Factors we don't discuss often enough are the Trades (or Tradewinds) which save Dijon from Midwest-type Winters, even though it is further North than Minnesota. Diurnal temperature swings, which have more to do with relative average humidity than global position, unless you factor in marine influence. Then there is alkali vs. acid soil types, which is a completely different set of micro-factors.
It's tempting to try to oversimplify something as complex as grape growing, but as consumers dig deeper to try to figure out why their Pinot Noir from Winnipeg tastes more like something you'd find in a salad than what you might expect to find in Burgundy, you'd better come up with a better explanation.
Tuesday, May 11, 2010
Are "showy" wines also great? or "Why can't you form your own opinion?"
I have been spending quite a bit of time recently considering the 2007 vintage in the Southern Rhone. Even if you haven't had the pleasure of tasting these wines extensively, stay with me here, I've got a larger point to make.
Many have hailed this vintage as the vintage of a lifetime. In my humble opinion, this might not only not be the best vintage of my lifetime, but in my estimation, it's maybe the 4th best of the decade. Now, I'm not going to lay out my case vintage by vintage. I will say this, I get why this got HUGE press. It's a very flashy and showy vintage. The entry level wines are great, and this is the best crop of Cotes du Rhone I have ever seen, that I will grant you. Parker goes on to say that Gigondas and Vacqueyras have never been better. This I disagree with, vehemently. These 2 appellations, in particular, show a ton of up front fruit, but that's not really what these wines are supposed to be, nor is it what makes them so appealing. I prefer these wines to be full of butcher shop, sage and leather, and only after some time in the glass or bottle, do they reveal a little mysterious fruit that emerges more with aging. The Rhone is supposed to be Robert Altman, not Jerry Bruckheimer!

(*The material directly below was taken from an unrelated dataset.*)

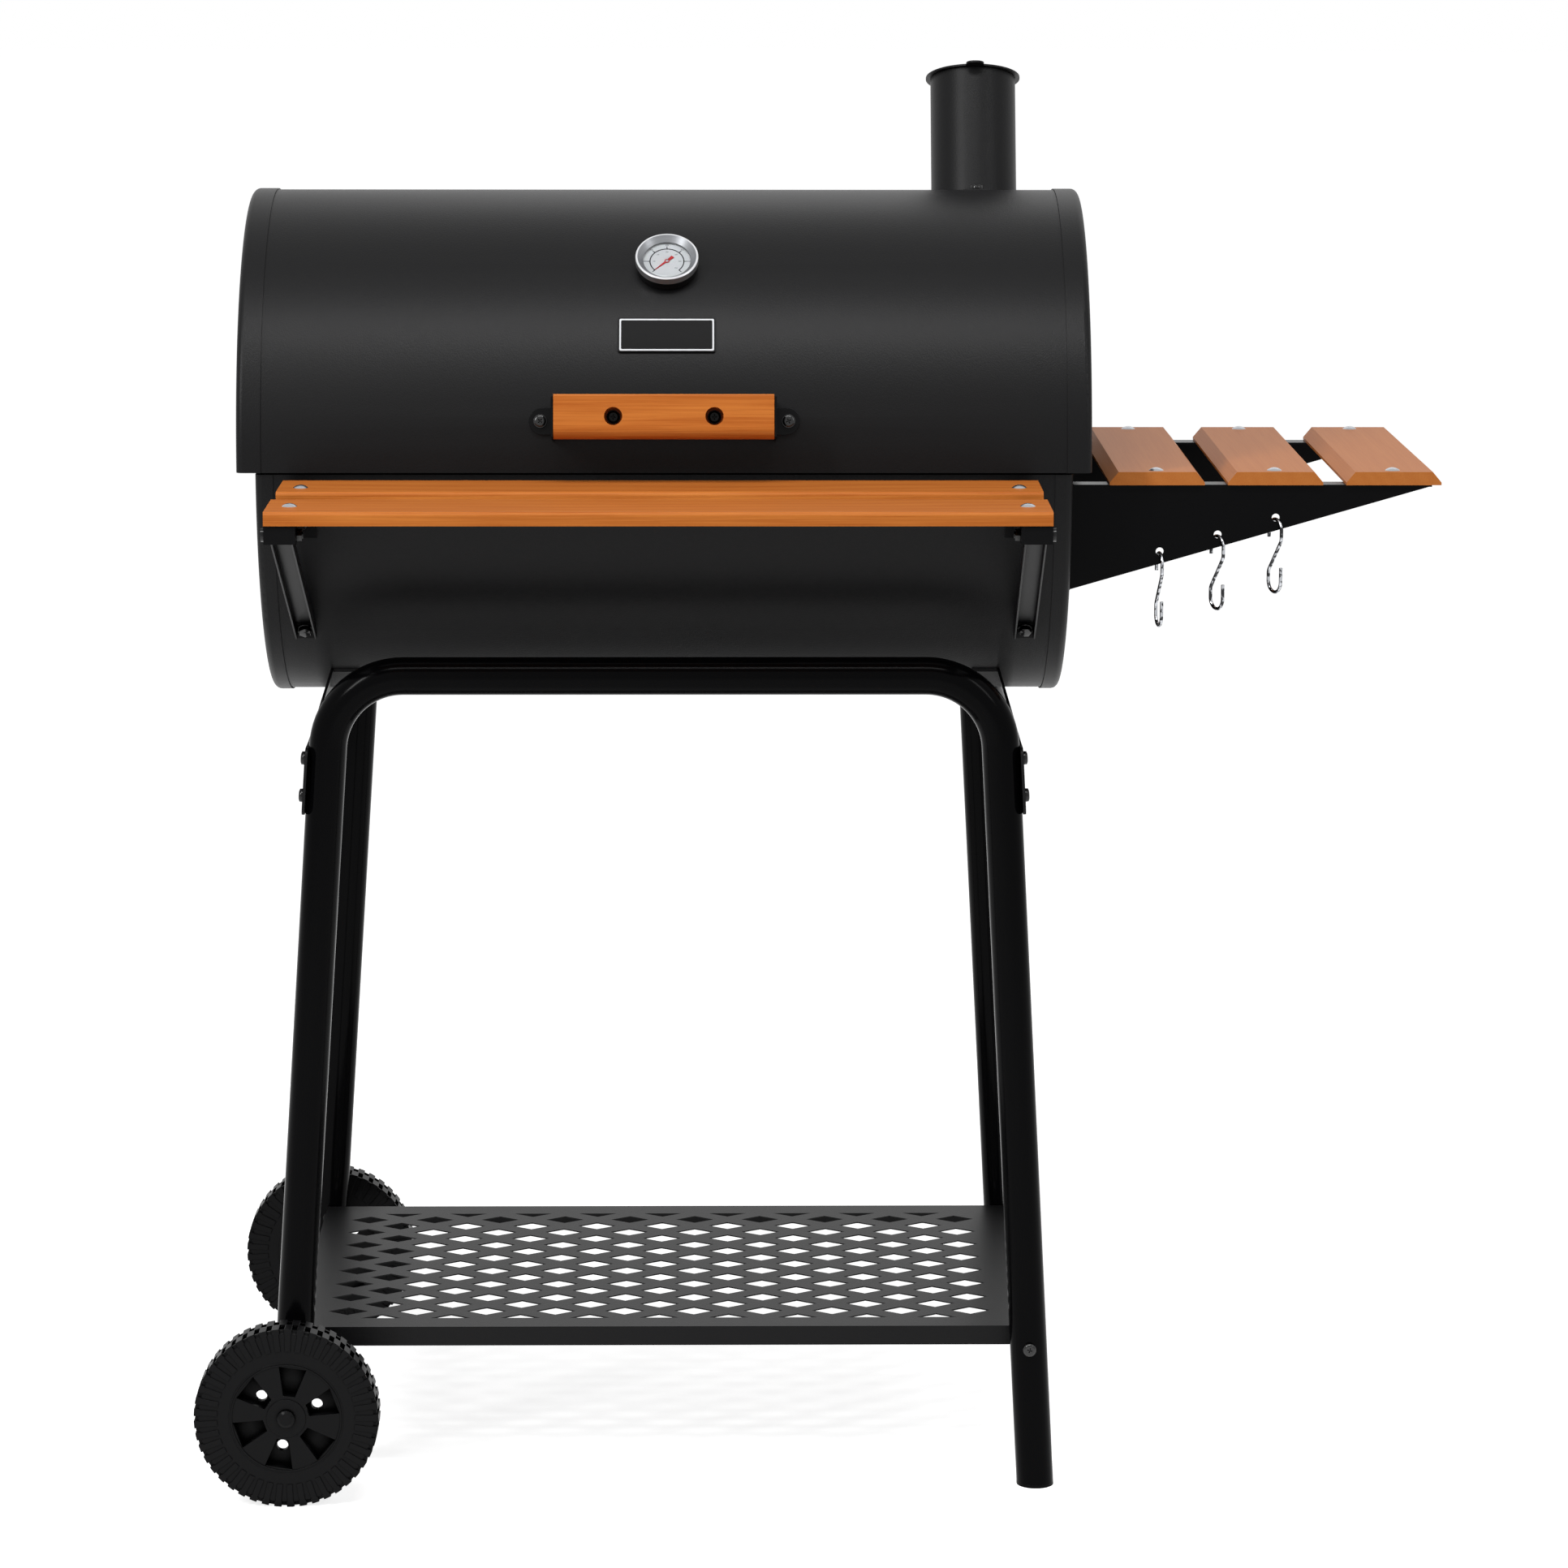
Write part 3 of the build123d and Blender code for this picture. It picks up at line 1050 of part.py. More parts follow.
# ---------------------------------------------------------------- shelf
columns, rows = DIAMOND_COUNT
pitch_x, pitch_y = DIAMOND_PITCH
half_long, half_wide = DIAMOND[0] / 2, DIAMOND[1] / 2
diamond = ((-half_long, 0), (0, -half_wide), (half_long, 0), (0, half_wide))
shelf_centre = sum(SHELF_X) / 2
washer = LEG_Y - TUBE_R - SHELF_HALF
with BuildPart() as shelf:
    with BuildSketch(Plane.XY.offset(SHELF_TOP)):
        with Locations((shelf_centre, 0)):
            Rectangle(SHELF_X[1] - SHELF_X[0], 2 * SHELF_HALF)
    extrude(amount=-SHELF_APRON)
    offset(amount=-SHEET, openings=shelf.faces().sort_by(Axis.Z)[0])
    with BuildSketch(Plane.XY.offset(SHELF_TOP)):
        with Locations((DIAMOND_X, 0)):
            with GridLocations(pitch_x, pitch_y, columns, rows):
                Polygon(*diamond)
            with GridLocations(pitch_x, pitch_y, columns - 1, rows + 1):
                Polygon(*diamond)
            Rectangle(columns * pitch_x, rows * pitch_y, mode=Mode.INTERSECT)
    extrude(amount=-SHEET, mode=Mode.SUBTRACT)
    for y in (-SHELF_HALF, SHELF_HALF):
        for side in (-1, 1):
            with BuildSketch(Plane(origin=(0, y, 0), x_dir=(1, 0, 0), z_dir=(0, -1, 0))):
                with Locations((leg_x(side, SHELF_SCREW_Z), SHELF_SCREW_Z)):
                    Circle(HOLE_R)
            extrude(amount=2 * SHEET, both=True, mode=Mode.SUBTRACT)
save(shelf.part, "shelf")

for side in (-1, 1):
    for y in (-1, 1):
        origin = (leg_x(side, SHELF_SCREW_Z), y * (LEG_Y + TUBE_R), SHELF_SCREW_Z)
        seat = Plane(origin=origin, x_dir=(1, 0, 0), z_dir=(0, y, 0))
        cart_screws.append(bolt(seat, 2 * TUBE_R + washer + 1.5 * SHEET, nut=False))

with BuildPart() as shelf_washers:
    for side in (-1, 1):
        for y in (-1, 1):
            origin = (leg_x(side, SHELF_SCREW_Z), y * SHELF_HALF, SHELF_SCREW_Z)
            with BuildSketch(Plane(origin=origin, x_dir=(1, 0, 0), z_dir=(0, y, 0))):
                Circle(2 * BOLT_R)
                Circle(HOLE_R, mode=Mode.SUBTRACT)
            extrude(amount=washer)
save(group(cart_screws + [shelf_washers.part]), "cart_screws")

# ---------------------------------------------------------------- wheels and axle
with BuildPart() as axle:
    with BuildSketch(Plane(origin=(WHEEL_X, 0, WHEEL_R), x_dir=(1, 0, 0), z_dir=(0, -1, 0))):
        Circle(AXLE_R)
    extrude(amount=AXLE_HALF, both=True)
save(axle.part, "axle")

with BuildPart() as axle_caps:
    for y in (-1, 1):
        with BuildSketch(Plane(origin=(WHEEL_X, y * AXLE_HALF, WHEEL_R), x_dir=(1, 0, 0), z_dir=(0, y, 0))):
            Circle(AXLE_CAP_R)
        extrude(amount=AXLE_CAP)
    outer = axle_caps.faces().filter_by(Plane.XZ).group_by(Axis.Y)
    chamfer((outer[0] + outer[-1]).edges(), AXLE_CAP * 0.4, AXLE_CAP * 0.6)
save(axle_caps.part, "axle_caps")


def wheel_plane(end, depth):
    """A plane across a wheel, `depth` in from its outer face, its normal pointing outward."""
    y = end * (WHEEL_FACE - depth)
    return Plane(origin=(WHEEL_X, y, WHEEL_R), x_dir=(-end, 0, 0), z_dir=(0, end, 0))


pocket_in = HUB_BOSS_R + HUB_WALL
pocket_out = RIM_R - HUB_WALL
for end, name in ((-1, "front"), (1, "rear")):
    with BuildPart() as tyre:
        with BuildSketch(wheel_plane(end, SIDE_BAR)):
            Circle(TYRE_BASE_R)
        extrude(amount=-(WHEEL_WIDTH - 2 * SIDE_BAR))
        chamfer(tyre.edges().filter_by(GeomType.CIRCLE), 2 * SIDE_BAR)
        for depth in (TREAD_RIB, (WHEEL_WIDTH - TREAD_RIB) / 2, WHEEL_WIDTH - 2 * TREAD_RIB):
            with BuildSketch(wheel_plane(end, depth)):
                Circle(TREAD_RIB_R)
            extrude(amount=-TREAD_RIB)
        # two rows of lugs, half a pitch apart, each folded over its side wall as a bar
        for row in (0, 1):
            start = 0 if row == 0 else WHEEL_WIDTH / 2 - SIDE_PLAY
            wall = 0 if row == 0 else WHEEL_WIDTH - 2 * SIDE_BAR
            phase = row * 180 / LUG_COUNT
            lug_r = (WHEEL_R + TYRE_BASE_R) / 2 - SIDE_BAR
            with BuildSketch(wheel_plane(end, start)):
                with PolarLocations(lug_r, LUG_COUNT, start_angle=phase):
                    Rectangle(2 * (WHEEL_R - lug_r), WHEEL_R * math.radians(LUG_ANGLE))
                Circle(WHEEL_R, mode=Mode.INTERSECT)
            extrude(amount=-(WHEEL_WIDTH / 2 + SIDE_PLAY))
            with BuildSketch(wheel_plane(end, wall)):
                with PolarLocations((SIDE_BAR_R + lug_r) / 2, LUG_COUNT, start_angle=phase):
                    Rectangle(lug_r - SIDE_BAR_R + SIDE_BAR, SIDE_BAR_R * math.radians(LUG_ANGLE))
            extrude(amount=-2 * SIDE_BAR)
        with BuildSketch(wheel_plane(end, 0)):
            Circle(RIM_R)
        extrude(amount=-WHEEL_WIDTH, mode=Mode.SUBTRACT)
    save(tyre.part, f"tyre_{name}")

    with BuildPart() as hub:
        with BuildSketch(wheel_plane(end, SIDE_BAR)):
            Circle(RIM_R)
        extrude(amount=-(WHEEL_WIDTH - 2 * SIDE_BAR))
        with BuildSketch(wheel_plane(end, 0)):
            Circle(HUB_RING_R)
            Circle(HUB_RING_R - HUB_RING, mode=Mode.SUBTRACT)
        extrude(amount=-2 * SIDE_BAR)
        with BuildSketch(wheel_plane(end, 0)):
            Circle(HUB_BOSS_R)
        extrude(amount=-(WHEEL_FACE - LEG_Y - TUBE_R - SIDE_PLAY))
        with BuildSketch(wheel_plane(end, SIDE_BAR)):
            for angle in HUB_POCKET_ANGLES:
                a = math.radians(angle - HUB_POCKET_HALF)
                b = math.radians(angle + HUB_POCKET_HALF)
                with BuildLine():
                    corners = [(pocket_in, a), (pocket_out, a), (pocket_out, b), (pocket_in, b)]
                    Polyline([(r * math.cos(t), r * math.sin(t)) for r, t in corners], close=True)
                make_face()
        extrude(amount=-HUB_POCKET, mode=Mode.SUBTRACT)
        with BuildSketch(wheel_plane(end, 0)):
            for angle in HUB_POCKET_ANGLES[::2]:
                turn = math.radians(angle)
                with Locations((HUB_HOLE_CIRCLE * math.cos(turn), HUB_HOLE_CIRCLE * math.sin(turn))):
                    Circle(HUB_HOLE_R)
            Circle(AXLE_R + RUNNING_CLEARANCE)
        extrude(amount=-2 * WHEEL_WIDTH, mode=Mode.SUBTRACT)
        with BuildSketch(wheel_plane(end, WHEEL_WIDTH - SIDE_BAR)):
            Circle(pocket_out)
            Circle(HUB_BOSS_R, mode=Mode.SUBTRACT)
        extrude(amount=HUB_HOLLOW, mode=Mode.SUBTRACT)
    save(hub.part, f"wheel_hub_{name}")

# ---------------------------------------------------------------- inside the drum
rest_half = math.sqrt(DRUM_INNER_R**2 - (BARREL_Z - REST_Z) ** 2)
inner_length = DRUM_LENGTH - 2 * END_BEND
with BuildPart() as grate_rests:
    for side in (-1, 1):
        with BuildSketch(SECTION):
            with Locations((side * rest_half, REST_Z - BARREL_Z)):
                Rectangle(2 * REST_WIDTH, REST_WIDTH, align=(Align.CENTER, Align.MAX))
            with Locations((side * (rest_half - REST_WIDTH), REST_Z - BARREL_Z - LEAF_SHEET)):
                Rectangle(4 * REST_WIDTH, REST_WIDTH, align=(Align.CENTER, Align.MAX), mode=Mode.SUBTRACT)
            Circle(DRUM_INNER_R, mode=Mode.INTERSECT)
        extrude(amount=inner_length / 2, both=True)
save(grate_rests.part, "grate_rests")

grate_length = (inner_length - GRATE_GAP * (GRATE_COUNT + 1)) / GRATE_COUNT
grate_half = rest_half - GRATE_GAP
bar_pitch = (grate_length - GRATE_BAR) / (GRATE_BARS - 1)
for i in range(GRATE_COUNT):
    centre = (i - (GRATE_COUNT - 1) / 2) * (grate_length + GRATE_GAP)
    with BuildPart() as grate:
        with BuildSketch(Plane.XY.offset(REST_Z)):
            with Locations((centre, 0)):
                Rectangle(grate_length, 2 * grate_half)
                for half in (-1, 1):
                    with Locations((0, half * (grate_half / 2 - GRATE_BAR / 4))):
                        with GridLocations(bar_pitch, 1, GRATE_BARS - 1, 1):
                            Rectangle(bar_pitch - GRATE_BAR, grate_half - 1.5 * GRATE_BAR, mode=Mode.SUBTRACT)
        extrude(amount=GRATE_THICK)
    save(grate.part, f"grate_{i + 1}")

rest_width, rest_sheet = PAN_REST
with BuildPart() as pan_rests:
    for x in (-PAN_REST_X, PAN_REST_X):
        with BuildSketch(SECTION.offset(x)):
            with Locations((0, PAN_Z - BARREL_Z)):
                Rectangle(2 * DRUM_R, rest_sheet, align=(Align.CENTER, Align.MAX))
            Circle(DRUM_INNER_R, mode=Mode.INTERSECT)
        extrude(amount=rest_width / 2, both=True)
save(pan_rests.part, "pan_rests")

with BuildPart() as charcoal_pan:
    with BuildSketch(Plane.XY.offset(PAN_Z)):
        Rectangle(PAN_LENGTH, PAN_DEPTH)
    extrude(amount=PAN_HEIGHT)
    offset(amount=-SHEET, openings=charcoal_pan.faces().sort_by(Axis.Z)[-1])
    with BuildSketch(Plane.XY.offset(PAN_Z + PAN_HEIGHT)):
        Rectangle(PAN_LENGTH + 2 * PAN_LIP, PAN_DEPTH + 2 * PAN_LIP)
        Rectangle(PAN_LENGTH - 2 * SHEET, PAN_DEPTH - 2 * SHEET, mode=Mode.SUBTRACT)
    extrude(amount=-SHEET)
    with BuildSketch(Plane.XY.offset(PAN_Z)):
        with GridLocations(PAN_LENGTH / PAN_SLOTS, PAN_DEPTH / 2, PAN_SLOTS, 2):
            SlotOverall(PAN_DEPTH / 3, PAN_SLOT_WIDTH, rotation=90)
    extrude(amount=2 * SHEET, mode=Mode.SUBTRACT)
save(charcoal_pan.part, "charcoal_pan")
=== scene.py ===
"""Finishes, fittings, floor, light and camera for a barrel charcoal grill on a wheeled cart."""
import json
import logging
import math
from collections.abc import Callable
from dataclasses import dataclass, field
from enum import Enum

import bmesh
import bpy
import numpy as np
from mathutils import Matrix, Vector


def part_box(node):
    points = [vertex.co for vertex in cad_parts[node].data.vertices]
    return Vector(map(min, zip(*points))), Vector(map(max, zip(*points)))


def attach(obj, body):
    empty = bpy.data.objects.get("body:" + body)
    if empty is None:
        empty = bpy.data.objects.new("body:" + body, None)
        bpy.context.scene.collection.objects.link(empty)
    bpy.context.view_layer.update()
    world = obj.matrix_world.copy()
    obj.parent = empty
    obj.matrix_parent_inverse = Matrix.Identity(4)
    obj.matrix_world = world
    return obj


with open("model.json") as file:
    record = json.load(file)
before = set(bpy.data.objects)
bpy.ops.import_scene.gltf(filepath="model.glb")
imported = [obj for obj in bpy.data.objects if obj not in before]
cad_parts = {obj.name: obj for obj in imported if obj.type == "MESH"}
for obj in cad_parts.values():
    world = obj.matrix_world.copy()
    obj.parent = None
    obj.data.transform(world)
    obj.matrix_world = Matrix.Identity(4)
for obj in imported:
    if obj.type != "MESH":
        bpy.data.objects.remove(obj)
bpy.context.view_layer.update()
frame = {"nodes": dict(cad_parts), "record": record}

log = logging.getLogger("grill")
Colour = tuple[float, float, float]
Point = tuple[float, float, float]
Socket = bpy.types.NodeSocket
MM = 0.001
# Shares of a unit direction along an axis: above the first it points that way,
# below the second it lies square to the axis.
ALONG = 0.9
SQUARE = 0.1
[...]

Then there's Chateauneuf du Pape. 10 100-point Parker wines from this crop is crap. Granted, I haven't tasted these 100-point wines, but I have sampled a great cross section of many of the 95+ wines. They are delicious, no doubt. But that much up front fruit always dies a young death. Secondly, and certainly most importantly, Chateauneuf is a blended wine. Not just of grapes (albeit most famously), but of terroirs. These ridiculous amounts of variables make one of the most compelling and complex wines year in and year out. it's that complexity and subtlety that is noticeably absent from the 2007's. It is however, in spades in the 2006's. The most overlooked vintage of the decade. This is a nearly perfect vintage for the top appellations. With an extra year in bottle and tasted alongside the 2005 and 2007, 2006 is the vintage to beat. it's better now, it will be better in a year,and will outlast both of the most recent vintages of a lifetime.
Obviously, that's just my take on it, but doesn't that bring up a continued issue with vintage reviews? That the critics give the proverbial thumbs up or thumbs down, when we really only see maybe 1 vintage a decade that isn't good (Burgundy aside). Every vintage brings something different. What makes a great vintage? Overachieving cheap wines? Fruit bombs at the high end? Easy to drink young wines? Longevity? Complexity? For me 2006 is the best of the decade, and with good 2008's being poo poo'd awaiting the arrival of the next vintage of a lifetime, 2009, aren't we trying to be a little too savvy? If I only read the reviews, I'd agree, 2007 sounds awesome. Would it hurt to decide for yourself? If you are able to establish your own take, you might even become a better resource for your customers rather than just being another Myna bird, repeating what you read and hear.
Tuesday, May 4, 2010
Dining in your accounts
If you are worth your salt in the wine business, you are very likely a big foodie. And if so, you have many great business relationships with chefs. You also dine out in these restaurants constantly. While it's always good form to be seen dropping some coin in your clients' restaurants, it's also a good idea to remain professional and the penultimate diner.
I can't begin to tell you how annoying wine sales people can be as a diner. I witnessed it firsthand as a buyer for many years, and I still see it today. It's easy to forget that you need to hold yourself a little differently than the rest of the population. Here is how to act as a diner (in case you don't know)
- Bringing in wine? Ask first,and be sure to buy wine off the list as well. This is a show of respect, and common courtesy. Always, always, always offer a taste to the Somm/buyer/chef.
- Don't order off menu. This is hard to resist. you know the chef, you how good they are, and you really want to impress your friends with special treatment. Don't ask. The flip side of course is, if they offer, then you are obligated to accept.
- Don't get messy drunk. If this is such a no-brainer, how come I see this all the time?
- No selling! This is also hard to resist. There's a reason you make your sales calls during off hours, get your business done during that time. Although, it's a good move to leave wine for the staff or chef to enjoy after you leave.
- Don't make the chef leave the kitchen during shift They are busy, leave them alone.
- Leave a business card Be subtle and gracious. If you behaved well, you should be sure to let them know who you are.
- Be very careful about critiquing. Often a chef/ restaurateur will ask you for your input. Tread VERY lightly. There's a fine line between good feedback and hurt feelings.
- Be the leader of your group. The way the group you are with behaves will reflect upon you. Be accountable.
- Tip. Don't just tip, make it memorable for the service staff. Every single buyer was once a server,and many will judge you based on how you treat non-buyers in the restaurant.
Don't forget, just because you think you are off the clock, the chef/ buyer doesn't see that distinction. act appropriately.